PostgreSQL: The B-Tree, Reshaped for Disk

A binary search tree makes one comparison and follows one of two children. On disk, that is a disaster. A disk read has a fixed cost whether you read one byte or 8 kilobytes — so a binary tree, with one key per node, pays a full disk read to eliminate a single comparison's worth of candidates.

The B-tree fixes this by matching the node to the medium. Each B-tree node is one disk page — 8 KB in PostgreSQL — holding around 400 sorted keys.

B-tree node = 1 disk page = ~400 keys

  height = log₄₀₀(N)
  400¹ =        400 rows   → 1 disk read
  400² =    160,000 rows   → 2 disk reads
  400³ = 64,000,000 rows   → 3 disk reads

Three disk reads to find any row in a 64-million-row table. Each level of the tree costs exactly one disk I/O, and a node holds 400 keys, so the tree is impossibly shallow.

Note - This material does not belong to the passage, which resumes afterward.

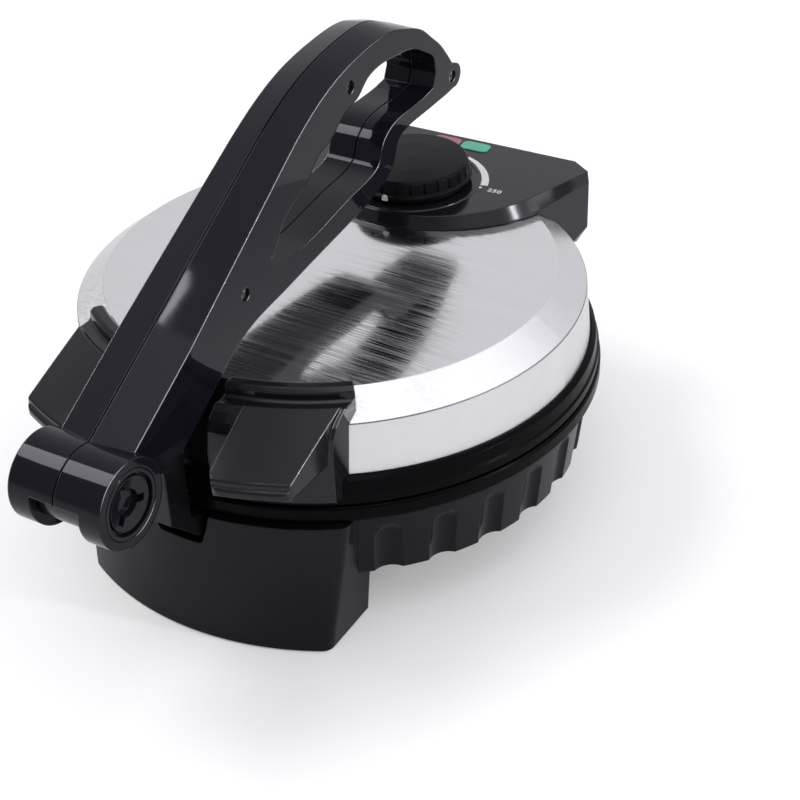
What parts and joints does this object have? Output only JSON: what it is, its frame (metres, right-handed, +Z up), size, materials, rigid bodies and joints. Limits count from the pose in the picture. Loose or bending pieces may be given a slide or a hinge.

This is why B-trees dominate database indexing — not because binary search trees are wrong, but because B-trees are binary search trees redesigned for a medium where reading one byte costs the same as reading 8 KB.

File Systems: The Directory Tree

Every major file system — ext4, APFS, NTFS — stores directory entries in a tree, traversed every time you resolve a path. Opening /usr/local/bin/python is a sequence of tree lookups: find usr in the root's tree, then local in that tree, then bin, then python.

/  →  usr  →  local  →  bin  →  python
   lookup   lookup   lookup   lookup

On ext4, a directory with more than a handful of entries uses an HTree — a hash tree — giving O(log N) lookup per path component. A file five levels deep in directories of 10,000 files costs 5 × log(10,000) ≈ 70 comparisons. Fast, but the lesson is real: deep paths in crowded directories are measurably slower than shallow paths in sparse ones.

Parsers: The Abstract Syntax Tree

Every interpreter and compiler turns source code into an abstract syntax tree before doing anything with it. The expression (a + b) * (c - d) becomes:

       *
      / \
     +   -
    / \ / \
   a  b c  d

Parsing builds the tree; evaluation traverses it in post-order — both children before the parent. The post-order walk visits a, b, +, c, d, -, *, which is exactly the order a stack-based interpreter evaluates the expression. The tree's height is the nesting depth of the code, which is why deeply nested expressions risk stack overflow on recursive traversal — a real constraint compilers handle with explicit-stack iteration.

The Tradeoff: Precomputation vs On-Demand

A B-tree index is precomputed (AT4). Every INSERT and UPDATE must update the index — you pay at write time. The payoff comes at read time: a query that would scan the whole table instead walks three levels of tree.

But the payoff is conditional. PostgreSQL's query planner knows this and does not always use the index. For a query that returns 30% of a table, the index produces 30% of N random heap fetches — and random I/O is 10–100× slower than the sequential I/O of a plain table scan. This is FM5, latency amplification: forcing an index scan on a poorly selective query makes it slower. The index wins for selective queries on large tables, and loses otherwise.

There is a second tradeoff — AT3, simplicity vs flexibility. A binary search tree is under 100 lines of code. A B-tree, with node splits, merges, and page management, runs to thousands. The flexibility of performing well on disk is bought with a large increase in implementation complexity.

The One Sentence

A tree turns a linear scan into a logarithmic walk by making every comparison eliminate a fraction of what remains — and the right tree variant is whichever one shapes its branching factor and node size to the cost structure of its storage medium. When a lookup is slow, ask which tree should be answering it, and whether that tree was built for the medium it lives on.